Compared to the parent study, the original intervention in this study was slightly more expensive, costing US $14 per person per month at 12 months versus US $12; this was due to increased personnel costs due to wage increases []. Cost to implement the interventions will thus be largely dependent on staff salaries, which could vary broadly. Clinical sites could deliver the intervention via medical assistants or nursing staff, which would likely increase costs; conversely, using volunteers or automating components to reduce staff time could substantially lower costs.

Limitations

This study has several limitations. Cost and cost-effectiveness analyses were based on aggregated costs data, not individual cost data, thus results should be interpreted as overall estimates for delivering the intervention rather than individual effectiveness. The costs were also limited to a payer perspective and did not include health care or societal costs or quality-adjusted life years. However, these approaches allow for direct comparability with the previous study, which used the same analytic approach. Moreover, some costs, such as overhead for shared space, could only be estimated and would vary considerably based on the implementation site. We were unable to determine the effectiveness of each intervention component; therefore, it was not possible to determine the added cost-effectiveness of individual intervention components. Key differences between the conditions were the SMS text messaging and the additional calls and in-person visits. The cost of these components varied greatly, with SMS text messaging being almost free and highly scalable and calls and visits being costly and having limited scalability. Future trials using multiphase optimization strategy (MOST) designs should be used to identify the most effective components to optimize the cost-effectiveness of the intervention.

Finally, the study findings may not generalize to other populations or settings. The study population was primarily of Caribbean descent and l resided in a small geographic region of the United States. The parent study was carried out with Latinas in California who were predominantly of Mexican descent and reported being markedly less active at baseline but who showed similar increases in activity. Future research with other populations and settings would elucidate how generalizable things findings are.

The study has several strengths. Data were taken from a randomized trial with rigorous methodology, including multiple validated measures of PA. The trial focused on an underserved population considered to be at high risk and included long-term follow-up. Costs were based on current market prices, including published pay scales and benefits for staff. We were also able to directly compare costs and cost-effectiveness to those in the previous parent randomized controlled trial.

Conclusions

Findings highlight that additional intervention components, particularly those necessitating more staff time, yield higher intervention costs; however, they may also lead to greater increases in PA. In this study, these differences were most apparent after long-term follow-up.

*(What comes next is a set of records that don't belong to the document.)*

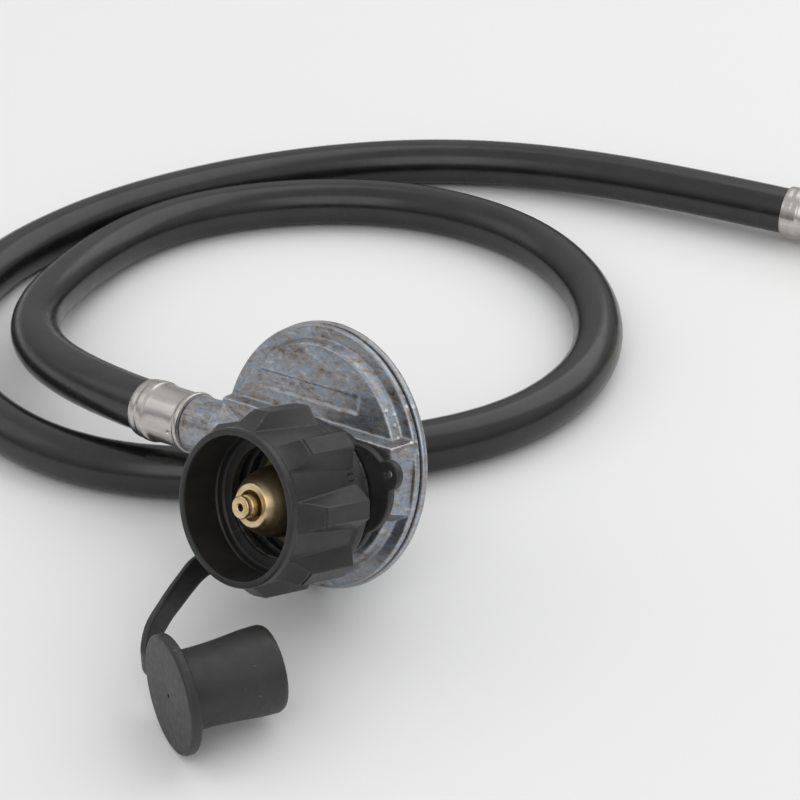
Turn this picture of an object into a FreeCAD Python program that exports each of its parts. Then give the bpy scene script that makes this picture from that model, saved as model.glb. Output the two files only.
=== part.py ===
import FreeCAD, Part
import math
import os

# Propane regulator hose: a single-stage RV regulator with a hand-tightened cylinder nut,
# a tethered dust cap and a 3 ft hose ending in a 3/8 inch flare swivel nut.
# All lengths are millimetres and all angles degrees.
#
# Two frames are used.
#   Regulator frame: origin in the middle of the front flange, +Z out of the cylinder nut,
#                    -X along the outlet, +Y up.
#   Row frame: +Z up from the floor; the hose and the dust cap are laid out in it.

Vector = FreeCAD.Vector
ZAXIS = Vector(0, 0, 1)

# How the regulator stands: on its rim, leaning back, rolled about its own axis.
LEAN = 17.5
ROLL = 9.6

# Regulator body
RIM_R = 34.3             # bonnet flange
FLANGE_R = 33.8          # body flange
FLANGE_BACK = -1.8       # back of the body flange, front of the diaphragm
MEMBRANE_BACK = -2.3     # back of the diaphragm, front of the bonnet flange
RIM_BACK = -4.2
FACE_Z = 2.8             # raised face
BOSS_Z = 6.5             # bar-shaped boss across the face
CHAMBER_R = 27.0
TROUGH_Z = 5.0

# Cylinder inlet
INLET = (11.5, -5.5)
NECK_R = 11.0
COLLAR_R = 17.0
COLLAR_Z = (10.0, 12.6)
STEM_R = 7.0
NIPPLE_R = 9.0
NOSE_Z = 34.5
PROBE_Z = 38.1

# Hand nut, 1-5/16 inch ACME
NUT_BACK = 13.6
NUT_FRONT = 40.0
NUT_R = 19.9
THREAD_MINOR_R = 14.2
THREAD_MAJOR_R = 16.7
THREAD_PITCH = 5.08
RIB_COUNT = 8
RIB_R = 22.8
RIB_ANGLE = 6.0

# Outlet, hose and ferrules
OUTLET_Z = 3.9
STUB_END = 39.5
FERRULE_LENGTH = 19.0
FERRULE_R = 7.8
HOSE_R = 14.3 / 2
LINER_R = 10.5 / 2
HOSE_BORE_R = 8.0 / 2
BARB_BORE_R = 2.8

# Diaphragm linkage
TRAVEL = 1.6             # diaphragm stroke
PIN_FROM_SEAT = 5.0      # lever pin to the orifice's axis
PIN_HEIGHT = 0.8

# Tether and dust cap
STRAP_WIDTH = 6.2
STRAP_THICKNESS = 2.0
STRAP_EXIT = 220         # direction in which the strap leaves the ring
RING_Z = (7.5, 9.7)
RING_R = 17.0
RING_HOLE_R = 13.0
LOBE_R = 11.3
TAB_R = 3.8
CAP_FLANGE_R = 14.75
CAP_FLANGE = 2.75        # flange thickness
CAP_NECK_R = 9.8         # sleeve beside the flange
CAP_SLEEVE_R = 10.8      # sleeve at its lip
CAP_BORE_R = 8.8
CAP_LENGTH = 26.5
CAP_POINT = (28.2, -75.8)
CAP_HEADING = -108.8
CAP_TILT = 1.5           # the strap holds the sleeve's end off the floor
STRAP_ROOT = (-0.945, 0.320, -0.07)      # from the cap's axis to where the strap joins

# Swivel nut at the far end
FLARE_ACROSS_FLATS = 19.05
FLARE_MINOR_R = 7.2
FAR_POINT = (-24.2, 225.9, 9.6)
FAR_HEADING = (0.951, 0.309, 0.0)

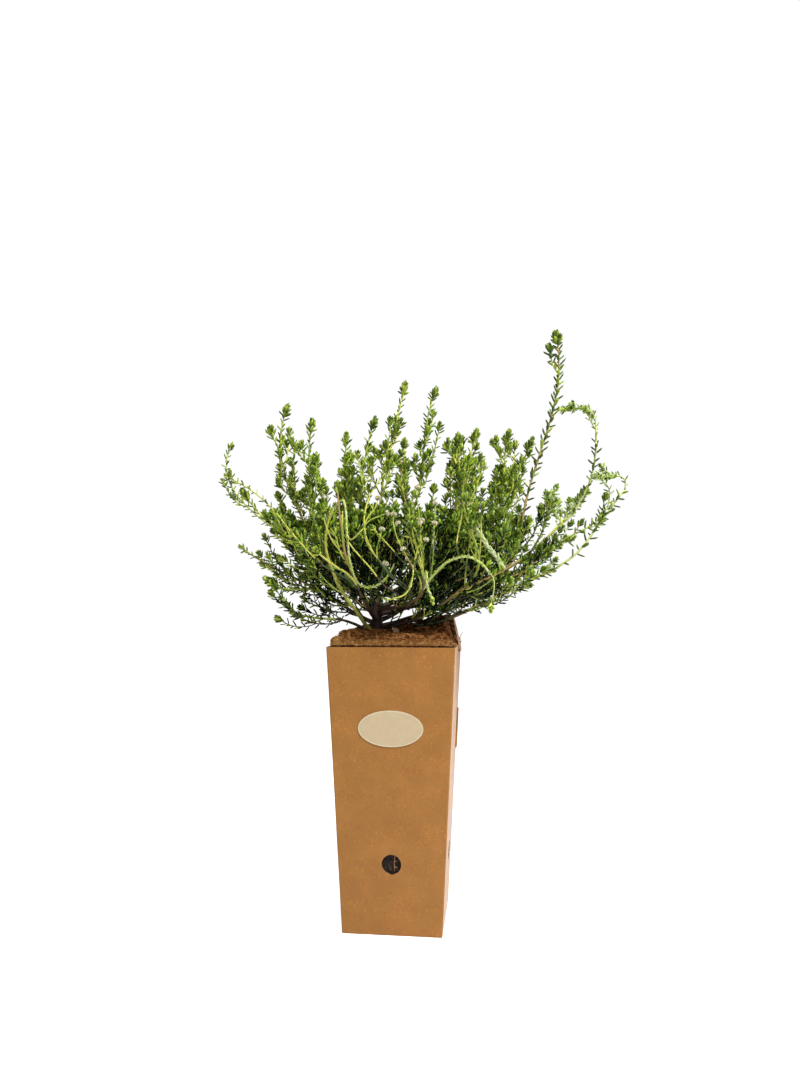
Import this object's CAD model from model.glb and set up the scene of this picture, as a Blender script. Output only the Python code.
import math

import bmesh
import bpy
import numpy as np
from mathutils import Matrix, Vector, noise


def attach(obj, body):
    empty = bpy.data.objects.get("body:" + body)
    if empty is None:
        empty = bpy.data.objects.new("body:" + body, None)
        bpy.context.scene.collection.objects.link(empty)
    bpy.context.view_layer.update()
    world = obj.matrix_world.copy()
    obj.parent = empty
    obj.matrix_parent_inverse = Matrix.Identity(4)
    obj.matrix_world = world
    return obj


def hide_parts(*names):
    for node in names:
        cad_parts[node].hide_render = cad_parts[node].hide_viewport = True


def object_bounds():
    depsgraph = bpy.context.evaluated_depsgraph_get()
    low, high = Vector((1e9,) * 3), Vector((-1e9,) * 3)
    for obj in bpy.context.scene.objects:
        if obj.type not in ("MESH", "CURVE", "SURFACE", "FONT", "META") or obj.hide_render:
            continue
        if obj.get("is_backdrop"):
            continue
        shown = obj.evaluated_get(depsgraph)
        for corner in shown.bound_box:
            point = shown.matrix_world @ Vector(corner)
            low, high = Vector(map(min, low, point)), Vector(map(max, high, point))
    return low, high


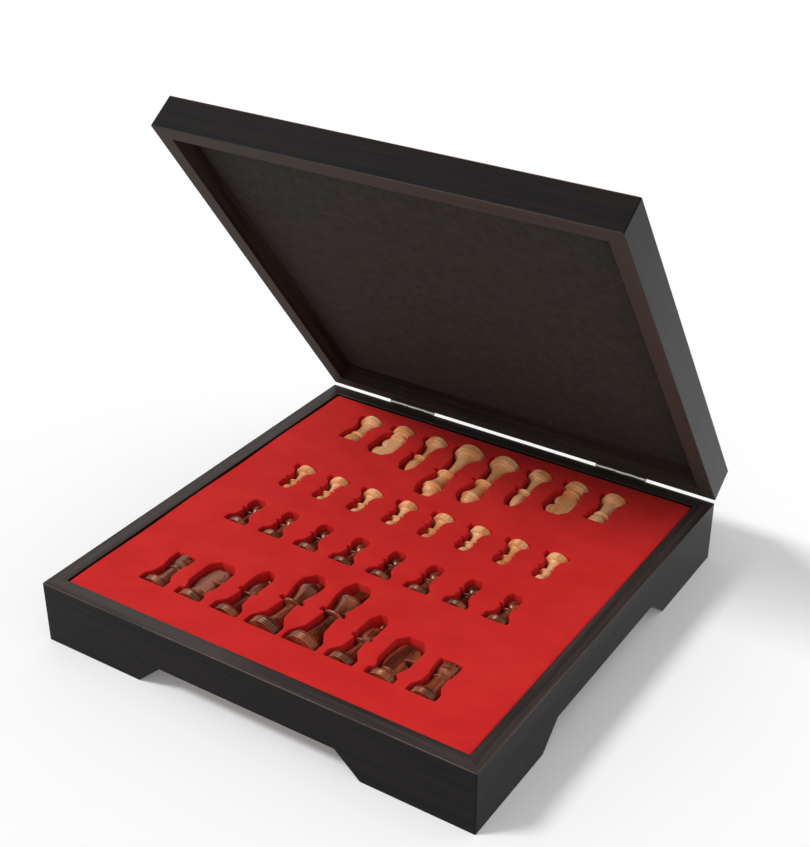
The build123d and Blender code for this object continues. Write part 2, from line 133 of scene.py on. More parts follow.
def lacquered(name, along, rim, rim_colour, place_of=None, back=0.0, edge_highlight_strength=0.15):
    """Black lacquer on a board whose grain runs along one axis; above the rim level it takes the rim's
    colour, and along its outermost millimetre a pale line is painted, a painted highlight of a rounded edge.
    The middle of the case lies at -back along Y. Returns the finish, the grain's streaks, the height, and the
    distance from the middle along X or Y, whichever is more."""
    finish, place = new_finish(
        name, IOR=1.5, Specular_IOR_Level=0.07, Coat_Roughness=0.05, Coat_Weight=0.05
    )
    if place_of:
        place = place_of(place)
    stretch = [170.0] * 3
    stretch[along] = 5.0
    streaks = place.noise(tuple(stretch), detail=6.0, roughness=0.62)
    clouds = place.noise(14.0, detail=2.0)
    pores = place.noise(tuple(4.5 * s for s in stretch), detail=2.0)
    stain = streaks.step(0.35, 0.72).mix(shade(13, 11, 11), shade(28, 22, 21))
    polished = streaks.step(0.3, 0.7).mix(rim_colour, 0.45 * rim_colour)
    across, deep, height = place.part(0), place.part(1) + back, place.part(2)
    edge = height.step(rim - 0.0011, rim - 0.0002)
    colour = (edge * (0.75 + 0.25 * clouds)).mix(stain, polished)
    outer = across.math("ABSOLUTE").math("MAXIMUM", deep.math("ABSOLUTE"))
    # The pale line along the rim's outer edge is a painted highlight of a rounded edge, patchy under the
    # clouds
    painted_edge_highlight = edge * outer.step(half_side - 0.0012, half_side - 0.0003) * clouds.step(0.3, 0.6)
    colour = (edge_highlight_strength * painted_edge_highlight).mix(colour, shade(168, 132, 116))
    dust = place.noise(900.0, detail=1.0).step(0.62, 0.8)
    connect(
        finish,
        (dust * 0.02).mix(colour, shade(150, 140, 130)),
        0.17 + 0.12 * clouds + 0.07 * pores + 0.1 * dust,
        place.noise(260.0, detail=1.0) + 0.35 * pores,
        0.00012,
    )
    return finish, streaks, height, outer


def coat(finish, *names):
    """Gives CAD nodes their finish, in place of the plain one."""
    for name in names:
        nodes[name].data.materials.clear()
        nodes[name].data.materials.append(finish)


half_side = 0.2
base_rim = 0.055
# The base's rim tops are painted this paler grey-brown: a painted reflection of the sky on them
rim_reflection_brown = shade(76, 67, 64)
coat(lacquered("base_lacquer_across", 0, base_rim, rim_reflection_brown)[0], "front_wall", "back_wall")
coat(lacquered("base_lacquer_deep", 1, base_rim, rim_reflection_brown)[0], "right_wall", "left_wall")

# ---------------------------------------------------------------- floor of the base
# A sheet of fibreboard, slid into a groove in the walls before they are glued. It is left raw, so it shows
# the matted fibres of pressed wood.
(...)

This could suggest that greater investment may be most appropriate in individuals who would benefit the most from long-term adherence to activity guidelines, such as those at high risk for, or managing, chronic diseases that respond to lifestyle changes. As staff time was by far the most costly component, PA interventions may become more cost-effective and more widely disseminated, as they rely more on broad reach technology. Future research should investigate whether relying fully on automated technology without face-to-face intervention components yields similar long-term effectiveness.